CFD simulation of novel adaptive pin-fins microchannel heat sink to improve thermal management of electronic chips

Frequent hotspots pose a significant challenge for chip thermal management. Conventional microchannel with fixed structure cannot deal with random hotspots, which appear in irregular time and space. To address random hotspots and reduce microchannel energy consumption, a novel adaptive pin-fins microchannel (A-MCHS) is proposed in this paper to intelligently tackle with the hotspot region, which consists of a number of pin-fins with property of phase transition and volume shrinkage when the temperature is raised to 313.15 K. A CFD method is applied to study its thermal performance and user defined function (UDF) is used to realize the adaptive thermal response of pin-fins. It's found that the adaptive pin-fins of the hotspot undergo volume reduction and enlarged local coolant flow under higher hotspot heat flux, illustrating the automatic and adaptive flow regulation effect.

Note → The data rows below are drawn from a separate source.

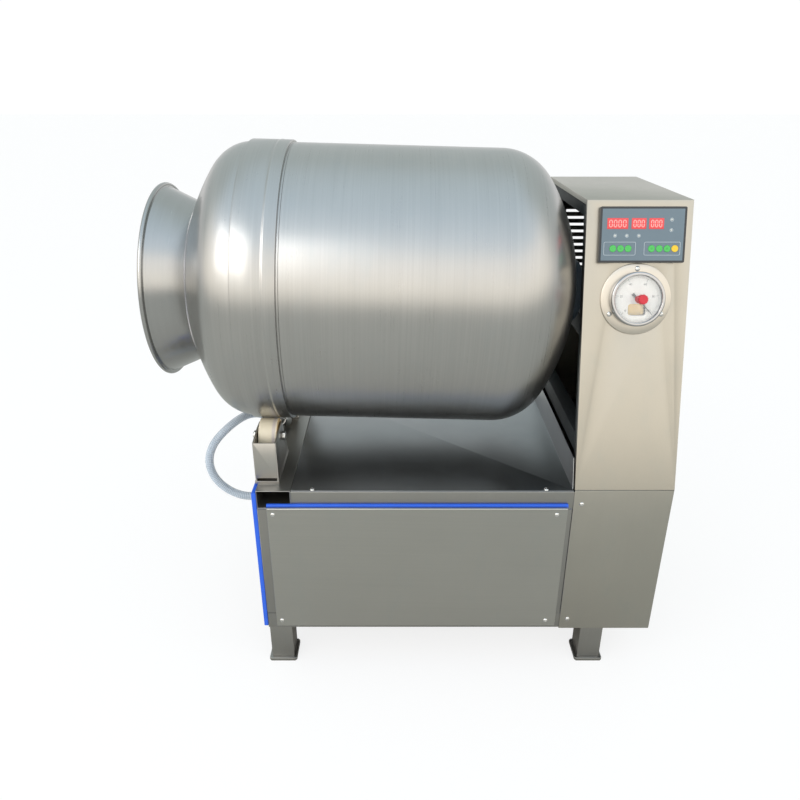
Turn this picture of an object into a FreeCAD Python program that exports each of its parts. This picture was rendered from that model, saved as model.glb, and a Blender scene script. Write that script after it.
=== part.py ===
"""Meat vacuum tumbler: a stainless drum on two front rollers and a rear shaft, driven by V-belts.

Layout axes, in millimetres: X to the right with 0 at the base's left face, Y to the back with 0 at
the base's front face, Z up with 0 at the floor.  The drum and all that turns with it are made along
their own axis and then tilted, mouth up, by TILT.  What lies on the column's leaning front is made on
an upright face and then leaned back.  At the end everything moves to the part's origin, on the floor
under the middle of the whole machine.
"""
import FreeCAD, Part
import math
import os

V = FreeCAD.Vector

# ---------------------------------------------------------------- base and column
BASE_WIDTH = 642.0            # left face to the column
BASE_DEPTH = 495.0
COLUMN_WIDTH = 200.0
DECK_HEIGHT = 455.0           # floor to the deck's top
BASE_BOTTOM = 103.0           # floor to the underside of the frame
TUBE = 40.0                   # frame tube, square
TUBE_WALL = 2.0
ROLLER_RAIL_WIDTH = 70.0
DECK_SHEET = 2.0
DECK_UPSTAND = 62.0
DECK_GAP = 1.0                # deck sheet to the roller rail and the frame's edges
LEG_TUBE = 50.0
LEG_WALL = 3.0
FOOT_SIZE = 62.0
FOOT_THICKNESS = 8.0
LEG_SETBACK = 10.0            # leg faces behind the frame's front and back
RIGHT_LEG_IN = 53.0           # right legs past the column's left side
TRAY_SHEET = 3.0
DRAIN_COUNT = 4
DRAIN_RADIUS = 9.0
DRAIN_FIRST = 300.0
DRAIN_PITCH = 30.0
DRAIN_Y = 110.0

# ---------------------------------------------------------------- column housing
SHEET = 1.5
LEAN = 15.0                   # degrees the column's upper front leans back
FOLD_ABOVE_DECK = 2.0
COLUMN_OVER_AXIS = 192.4      # column's top over the drum's axis
COLUMN_LIP = 10.0             # folded lip round the open left side
COLUMN_TUBE = 30.0
SIDE_RAIL_ABOVE_DECK = 65.0
SIDE_RAIL_HEIGHT = 36.0
FRAME_GAP = 2.0               # column tubes to the sheet in front of and beside them

# ---------------------------------------------------------------- access panels
PANEL_SHEET = 1.5
PANEL_FOLD = 8.0              # depth of the tray-shaped front and back panels
PANEL_SIDES = (22.0, 12.5)    # panel edge in from the base's left face and from the column
PANEL_BELOW_DECK = (33.0, 336.0)   # top and bottom
SEAL_THICK = 6.0
SEAL_BAND = 14.0
SEAL_SHOW = 4.5               # seal beyond the panel's edge
LEFT_SEAL_THICK = 9.0
LEFT_SEAL_TOP = 5.0           # below the deck
LEFT_SEAL_BOTTOM = 347.0
LEFT_SEAL_OVER = 1.0          # past the frame's front and back faces
LEFT_PANEL_INSET = 9.0
VENT_COUNT = 9
VENT_LENGTH = 180.0
VENT_SLOT = 6.0
VENT_PITCH = 16.0
VENT_BELOW_TOP = 208.0        # lowest slot of the column's back cover under its top
SCREW_HEAD = 5.0              # pan head radius
SCREW_HEAD_HEIGHT = 2.8

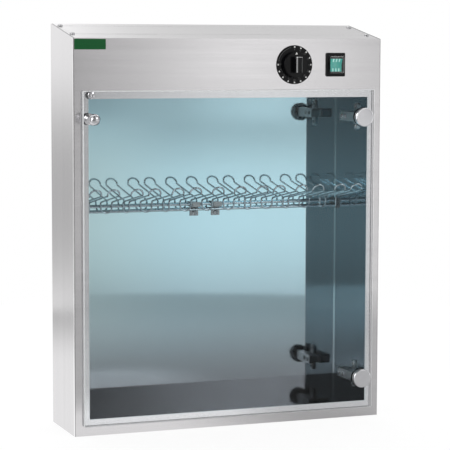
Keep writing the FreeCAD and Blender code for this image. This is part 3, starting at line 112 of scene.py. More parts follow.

Compared with the fixed pin-fin microchannel, the local heat transfer performance of A-MCHS in the hotspot region is enhanced by 37.9 %, average Nu of the microchannel is advanced by 7.4 %, and the maximum chip surface temperature is reduced by up to 3.12 K. Moreover, it also shows a significant reduction of 10.7 % in pressure drop, suggesting a great energy saving in pumping cooling fluid. It's indicated that the adaptive pin-fins microchannel provides efficient cooling and intelligently enhanced thermal management and energy saving for high heat flux electronic chips.